Until 1948, the pipeline ran from the Kurdish-controlled city of Mosul to the Israeli port of Haifa, on its northern Mediterranean coast.

The revival of the pipeline was first discussed openly by the Israeli Minister for National Infrastructures, Joseph Paritzky, according to the Israeli newspaper Ha'aretz .

The paper quotes Paritzky as saying that the pipeline would cut Israel's energy bill drastically - probably by more than 25 per cent - since the country is currently largely dependent on expensive imports from Russia.

US intelligence sources confirmed to The Observer that the project has been discussed. One former senior CIA official said: 'It has long been a dream of a powerful section of the people now driving this administration [of President George W. Bush] and the war in Iraq to safeguard Israel's energy supply as well as that of the United States.

'The Haifa pipeline was something that existed, was resurrected as a dream and is now a viable project - albeit with a lot of building to do.'

The editor-in-chief of the Middle East Economic Review, Walid Khadduri, says in the current issue of Jane's Foreign Report that 'there's not a metre of it left, at least in Arab territory'.

To resurrect the pipeline would need the backing of whatever government the US is to put in place in Iraq, and has been discussed - according to Western diplomatic sources - with the US-sponsored Iraqi National Congress and its leader Ahmed Chalabi, the former banker favoured by the Pentagon for a powerful role in the war's aftermath.

Sources at the State Department said that concluding a peace treaty with Israel is to be 'top of the agenda' for a new Iraqi government, and Chalabi is known to have discussed Iraq's recognition of the state of Israel.

The pipeline would also require permission from Jordan. Paritzky's Ministry is believed to have approached officials in Amman on 9 April this year.
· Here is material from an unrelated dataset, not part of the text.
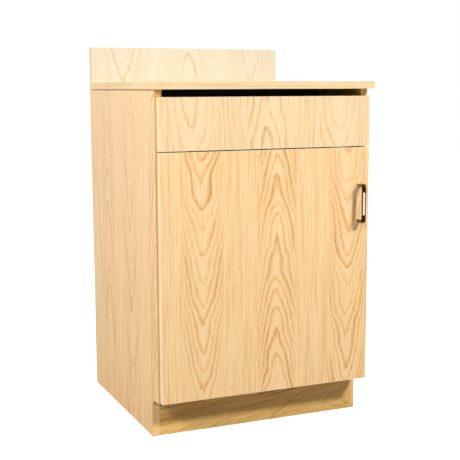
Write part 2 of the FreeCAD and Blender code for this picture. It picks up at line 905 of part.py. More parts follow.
def strike_screw_seats():
    """Screw places on the strike plate's face, with their heads sunk flush in it."""
    y = door_back_y + strike_thickness - small_head_height
    return [V(catch_x + side * strike_width / 4, y, strike_z) for side in (-1, 1)]


def make_strike():
    half = strike_width / 2
    low = strike_z - strike_height / 2
    back = door_back_y + strike_thickness
    plate = block(catch_x - half, catch_x + half, door_back_y, back, low, low + strike_height)
    seats = strike_screw_seats()
    holes = drills(seats, AXIS_Y, small_head_height, small_head_radius + fit_play)
    holes += drills(seats, -AXIS_Y, strike_thickness, small_screw_radius + fit_play)
    save("strike_plate", [less(plate, holes)])
    save("strike_screws", [small_screw(seat, -AXIS_Y) for seat in seats])


# ================================================================ door
def make_door():
    half = front_half_width
    core = block(
        -half + band, half - band, door_face_y, door_back_y, door_low_z + band, door_top_z - band
    )
    cutters = bush_holes()
    cutters += small_pilots(strike_screw_seats(), -AXIS_Y)
    cutters += drills(handle_screw_seats(), -AXIS_Y, board, screw_radius + screw_clearance)
    save("door_panel", [less(core, cutters)])
    bands = panel_bands(-half, half, door_low_z, door_top_z, door_face_y, door_back_y)
    save("door_edge_bands", [less(strip, bush_holes()) for strip in bands])
    heights = [door_low_z + door_bumper_inset, door_top_z - door_bumper_inset]
    save("door_bumpers", [mirrored(bumper(z)) for z in heights])


# ================================================================ handle
def handle_screw_seats():
    """Screw heads on the door's back face, one behind each foot."""
    half = handle_hole_spacing / 2
    return [V(handle_x, door_back_y, handle_height + side * half) for side in (-1, 1)]


def handle_block(width, length, from_y, to_y):
    """A block centred on the handle, between two distances in front of the door."""
    return block(
        handle_x - width / 2,
        handle_x + width / 2,
        door_face_y - to_y,
        door_face_y - from_y,
        handle_height - length / 2,
        handle_height + length / 2,
    )


def front_cross_edges(shape, y):
    """The edges that run left to right on the shape's front face."""
    level = [edge for edge in shape.Edges if edge.BoundBox.ZLength < same_length]
    return [edge for edge in level if abs(edge.BoundBox.YMax - y) < same_length and edge_runs_across(edge)]


def edge_runs_across(edge):
    return edge.BoundBox.YLength < same_length and edge.BoundBox.XLength > same_length


def make_handle():
    outer = handle_block(handle_width, handle_length, 0, handle_reach)
    outer = outer.makeFillet(
        handle_outer_radius, front_cross_edges(outer, door_face_y - handle_reach)
    )
    inner_reach = handle_reach - handle_thickness
    inner = handle_block(handle_width, handle_length - 2 * handle_leg, 0, inner_reach)
    inner = inner.makeFillet(handle_inner_radius, front_cross_edges(inner, door_face_y - inner_reach))
    bow = outer.cut(inner)
    flat_ended = [edge for edge in bow.Edges if edge.BoundBox.XLength < same_length]
    rims = [edge for edge in flat_ended if edge.BoundBox.YMin < door_face_y - same_length]
    bow = bow.makeFillet(handle_edge_radius, rims)
    play = 2 * inlay_play
    inlay_back = handle_reach - inlay_depth
    pocket = handle_block(inlay_width + play, inlay_length + play, inlay_back, handle_reach)
    ends = [seat + AXIS_Y * (door_face_y - door_back_y) for seat in handle_screw_seats()]
    bores = drills(ends, -AXIS_Y, handle_screw_bite, screw_radius + fit_play)
    save("handle_bar", [less(bow, [pocket] + bores)])
    save("handle_inlay", [handle_block(inlay_width, inlay_length, inlay_back, handle_reach)])
    length = board + handle_screw_bite - hole_end_play
    screws = [
        screw(seat, -AXIS_Y, length, screw_radius, pan_head_radius, handle_screw_head)
        for seat in handle_screw_seats()
    ]
    save("handle_screws", screws)


# ================================================================ the whole station
make_sides()
make_dowels()
make_deck()
make_divider()
make_cross_bands()
make_stretchers()
make_toe_boards()
make_back()
make_counter()
make_backsplash()
make_shelf()
make_drawer_box()
make_drawer_front()
make_cabinet_runner()
make_drawer_runner()
make_hinges()
make_bushes()
make_catch()
make_strike()
make_door()
make_handle()
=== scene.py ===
"""Looks of the waiter service station: printed oak, edge bands, fittings, light and camera."""

import math

import bpy
from mathutils import Matrix, Vector


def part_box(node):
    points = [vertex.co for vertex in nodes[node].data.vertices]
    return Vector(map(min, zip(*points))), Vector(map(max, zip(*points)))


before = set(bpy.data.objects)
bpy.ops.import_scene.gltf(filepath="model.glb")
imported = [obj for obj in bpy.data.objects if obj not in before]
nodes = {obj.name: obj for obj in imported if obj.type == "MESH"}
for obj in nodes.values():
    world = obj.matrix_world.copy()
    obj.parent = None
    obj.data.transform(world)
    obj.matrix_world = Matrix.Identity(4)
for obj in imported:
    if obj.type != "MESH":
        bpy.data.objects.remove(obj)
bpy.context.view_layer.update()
MM = 0.001

# ------------------------------------------------------------------ camera
# It stands in front and to the left, at the height of the worktop, and looks a little down.
CAMERA_PLACE = (-1.093524, -2.569464, 0.900347)  # m
CAMERA_YAW = -23.320                             # degrees, as are the next two
CAMERA_PITCH = -8.225
CAMERA_ROLL = -0.188
CAMERA_LENS = 77.4820                            # mm
SENSOR_WIDTH = 36.0                              # mm


def camera_axes():
    """The camera's right, up and viewing directions."""
    yaw, pitch, roll = (math.radians(a) for a in (CAMERA_YAW, CAMERA_PITCH, CAMERA_ROLL))
    ahead = Vector((-math.sin(yaw) * math.cos(pitch),
                    math.cos(yaw) * math.cos(pitch),
                    math.sin(pitch)))
    level = Vector((math.cos(yaw), math.sin(yaw), 0.0))
    upright = level.cross(ahead)
    right = level * math.cos(roll) + upright * math.sin(roll)
    up = upright * math.cos(roll) - level * math.sin(roll)
    return right, up, ahead


def place_camera():
    """Makes the camera and gives it to the scene."""
    data = bpy.data.cameras.new("station_camera")
    data.sensor_fit = "HORIZONTAL"
    data.sensor_width = SENSOR_WIDTH
    data.lens = CAMERA_LENS
    camera = bpy.data.objects.new("station_camera", data)
    bpy.context.scene.collection.objects.link(camera)
    right, up, ahead = camera_axes()
    turn = Matrix((right, up, -ahead)).transposed().to_4x4()
    camera.matrix_world = Matrix.Translation(CAMERA_PLACE) @ turn
    bpy.context.scene.camera = camera


place_camera()


# ------------------------------------------------------------------ colours and nodes
def linear(hex_colour):
    """An sRGB hex colour as linear red, green, blue and alpha."""
    parts = [int(hex_colour[i:i + 2], 16) / 255 for i in (1, 3, 5)]
    curve = [p / 12.92 if p <= 0.04045 else ((p + 0.055) / 1.055) ** 2.4 for p in parts]
    return (*curve, 1.0)


def feed(tree, node, inputs):
    """Sets a node's inputs, which come in its own order, or by name or number. Each is a value,
    the socket that feeds it, or the node whose first output does."""
    for name, value in inputs.items() if isinstance(inputs, dict) else enumerate(inputs):
        if isinstance(value, bpy.types.Node):
            value = value.outputs[0]
        if isinstance(value, bpy.types.NodeSocket):
            tree.links.new(value, node.inputs[name])
        else:
            node.inputs[name].default_value = value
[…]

Sources told Ha'aretz that the talks left Israel 'optimistic'.

James Akins, a former US ambassador to the region and one of America's leading Arabists, said: 'There would be a fee for transit rights through Jordan, just as there would be fees for Israel from those using what would be the Haifa terminal.

'After all, this is a new world order now. This is what things look like particularly if we wipe out Syria. It just goes to show that it is all about oil, for the United States and its ally.'

Akins was ambassador to Saudi Arabia before he was fired after a series of conflicts with then Secretary of State Henry Kissinger, father of the vision to pipe oil west from Iraq. In 1975, Kissinger signed what forms the basis for the Haifa project: a Memorandum of Understanding whereby the US would guarantee Israel's oil reserves and energy supply in times of crisis.

Kissinger was also master of the American plan in the mid-Eighties - when Saddam Hussein was a key US ally - to run an oil pipeline from Iraq to Aqaba in Jordan, opposite the Israeli port of Eilat.

The plan was promoted by the now Defence Secretary Donald Rumsfeld, and the pipeline was to be built by the Bechtel company, which the Bush administration last week awarded a multi-billion dollar contract for the reconstruction of Iraq.

The memorandum has been quietly renewed every five years, with special legislation attached whereby the US stocks a strategic oil reserve for Israel even if it entailed domestic shortages - at a cost of $3 billion (£1.9bn) in 2002 to US taxpayers.

This bill would be slashed by a new pipeline, which would have the added advantage of giving the US reliable access to Gulf oil other than from Saudi Arabia.